#### Recorded data

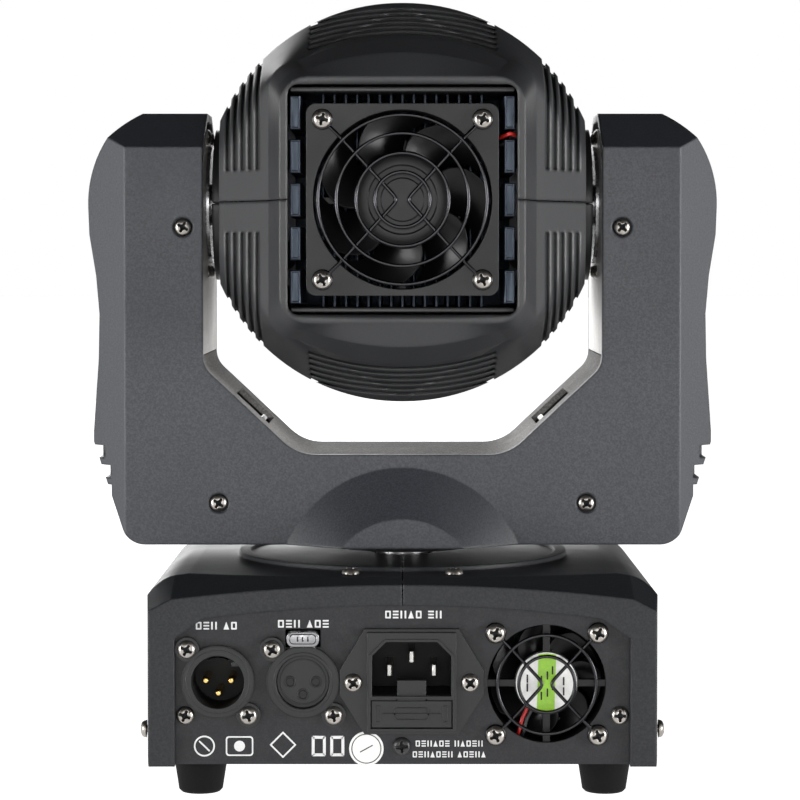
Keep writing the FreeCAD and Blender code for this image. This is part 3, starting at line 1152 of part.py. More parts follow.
def optics():
    led = join(box(both("led_half"), ("sink_back - 2", "sink_back"),
                   ("tilt_z - led_half", "tilt_z + led_half")),
               lathe("Y", ("0", "tilt_z"), [("0", "sink_back - 10"), ("7", "sink_back - 10"),
                                            ("5", "sink_back - 1.5"), ("0", "sink_back - 1.5")]))
    node("led_module", led)
    motors = []
    for name, side, y, motor_low in (("color_wheel", -1, "color_wheel_y", "color_wheel_y + 2.4"),
                                     ("gobo_wheel", 1, "gobo_wheel_y",
                                      "gobo_wheel_y - 1.2 - wheel_motor_length")):
        x = "wheel_offset * %d" % side
        disc = rod("Y", (x, "tilt_z"), "wheel_radius", y, y + " + wheel_thickness")
        holes = [rod("Y", (x, "tilt_z"), "wheel_shaft_radius + running_gap", "-reach", "reach")]
        for number in range(8):
            turn = "%d" % (45 * number)
            holes.append(rod("Y", (x + " + wheel_offset * cos(%s)" % turn,
                                   "tilt_z + wheel_offset * sin(%s)" % turn),
                             "wheel_hole_radius", "-reach", "reach"))
        node(name, cut(disc, *holes))
        can = rod("Y", (x, "tilt_z"), "wheel_motor_radius", motor_low,
                  motor_low + " + wheel_motor_length")
        if side < 0:
            shaft = rod("Y", (x, "tilt_z"), "wheel_shaft_radius", y + " - 0.5", motor_low + " + 1")
        else:
            shaft = rod("Y", (x, "tilt_z"), "wheel_shaft_radius",
                        motor_low + " + wheel_motor_length - 1", y + " + wheel_thickness + 0.5")
        motors.append(join(can, shaft))
    node("wheel_motors", together(*motors))
    flange = cut(rod("Y", ("0", "tilt_z"), "head_radius - head_wall - barrel_flange_gap",
                     "-barrel_back - 2", "-barrel_back"),
                 rod("Y", ("0", "tilt_z"), "12", "-reach", "0"))
    barrel_tube = tube("Y", ("0", "tilt_z"), "barrel_radius", "barrel_radius - barrel_wall",
                       "-head_front", "-barrel_back - 1")
    node("optics_barrel", join(flange, barrel_tube))
    dome = "(pow(%s; 2) / lens_crown + lens_crown) / 2" % LENS_RADIUS
    back = "-lens_back"
    edge = "-lens_back - lens_thickness"
    half_way = "%s * 0.5" % LENS_RADIUS
    fall = "(%s) * (1 - sqrt(1 - pow(%s / (%s); 2)))" % (dome, half_way, dome)
    lens = lathe("Y", ("0", "tilt_z"), [("0", back), (LENS_RADIUS, back), (LENS_RADIUS, edge),
                                        ("arc", half_way, edge + " - lens_crown + " + fall, dome),
                                        ("0", edge + " - lens_crown")])
    node("front_lens", lens)
    bezel = lathe("Y", ("0", "tilt_z"),
                  [(LENS_RADIUS + " - 1.5", "-head_front - 0.2"), (LENS_RADIUS + " - 1.5", "-bezel_front"),
                   ("barrel_radius + 1", "-bezel_front"), ("barrel_radius + 4", "-bezel_front + 1.5"),
                   ("barrel_radius + 4", "-head_front - 0.2")])
    node("lens_bezel", bezel)


def cover_screws():
    spots = [(x, y, "base_top", TURN["Z"]) for x in ("-cover_screw_x", "cover_screw_x")
             for y in ("-cover_screw_y", "cover_screw_y")]
    side = "base_half_width - (base_half_width - base_end_half_width)" \
           " * pow(side_screw_y / base_half_depth; 2) + fit_gap"
    spots += [(side, y, "side_screw_z", TURN["X"]) for y in ("-side_screw_y", "side_screw_y")]
    spots += [(neg(side), y, "side_screw_z", TURN["-X"]) for y in ("-side_screw_y", "side_screw_y")]
    node("base_cover_screws", copies(small_screw, spots))


for build in (base_covers, base_plate, rear_panel, xlr_sockets, power_inlet, fans, control_panel,
              power_supply, pan_drive, yoke_covers, liners, yoke_frame, tilt_drive, head_shells,
              heat_sink, optics, cover_screws):
    build()

doc.recompute()
failed = ["%s (%s): %s" % (thing.Name, thing.Label, thing.State) for thing in doc.Objects
          if "Invalid" in thing.State or "Error" in thing.State]
if failed:
    raise RuntimeError("failed: " + "; ".join(failed))
for name, piece in nodes.items():
    shape = piece.Shape
    if shape.isNull() or not shape.isValid() or not shape.Solids:
        raise RuntimeError("%s has no valid solid" % name)
if len(nodes) > 60:
    raise RuntimeError("too many nodes: %d" % len(nodes))

os.makedirs("parts", exist_ok=True)
for name, piece in nodes.items():
    piece.Shape.exportStep("parts/%s.step" % name)
print(len(nodes), "nodes")
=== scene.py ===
"""The looks of a compact moving head stage light, built round its packed design model."""
import json
import math

import bpy
from mathutils import Matrix, Vector

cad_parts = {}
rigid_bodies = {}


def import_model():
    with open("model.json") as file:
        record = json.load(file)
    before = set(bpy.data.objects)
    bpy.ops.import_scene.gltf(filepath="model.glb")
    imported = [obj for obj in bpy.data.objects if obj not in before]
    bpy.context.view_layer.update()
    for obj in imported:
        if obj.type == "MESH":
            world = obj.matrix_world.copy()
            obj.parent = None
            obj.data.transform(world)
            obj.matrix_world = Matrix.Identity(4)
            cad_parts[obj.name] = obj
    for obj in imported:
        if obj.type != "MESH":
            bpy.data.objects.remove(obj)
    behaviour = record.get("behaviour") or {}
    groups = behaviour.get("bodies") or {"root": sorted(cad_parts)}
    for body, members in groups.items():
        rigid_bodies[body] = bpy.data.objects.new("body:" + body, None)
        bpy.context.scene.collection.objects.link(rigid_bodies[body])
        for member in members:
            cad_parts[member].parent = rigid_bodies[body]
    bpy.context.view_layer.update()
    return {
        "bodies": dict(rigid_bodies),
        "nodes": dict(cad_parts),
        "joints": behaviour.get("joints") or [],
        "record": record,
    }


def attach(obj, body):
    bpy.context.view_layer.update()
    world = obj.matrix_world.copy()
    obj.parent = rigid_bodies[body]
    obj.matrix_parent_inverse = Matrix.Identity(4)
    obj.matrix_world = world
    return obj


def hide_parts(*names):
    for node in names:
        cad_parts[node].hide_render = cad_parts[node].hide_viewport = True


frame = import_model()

bl_info = {
    "name": "Moving Head Light",
    "version": (1, 0, 0),
    "blender": (4, 5, 0),
    "location": "View3D > Sidebar > Stage Light",
    "description": "Dresses a moving head light: covers, fans, sockets, optics and studio",
    "category": "Add Mesh",
}

NODES = frame["nodes"]
MM = 0.001

# Places on the light, in millimetres.
TILT_Z = 188.5
PANEL_FACE = 72.4
XLR_IN = (57.7, 37.9)
XLR_OUT = (31.1, 37.9)
INLET = (-2.85, 37.85)
BASE_FAN = (-45.1, 37.2)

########

## Given task
Lines of the material that contain the word "names" are to be gathered.

## Reply to the exercise
def hide_parts(*names):
    for node in names:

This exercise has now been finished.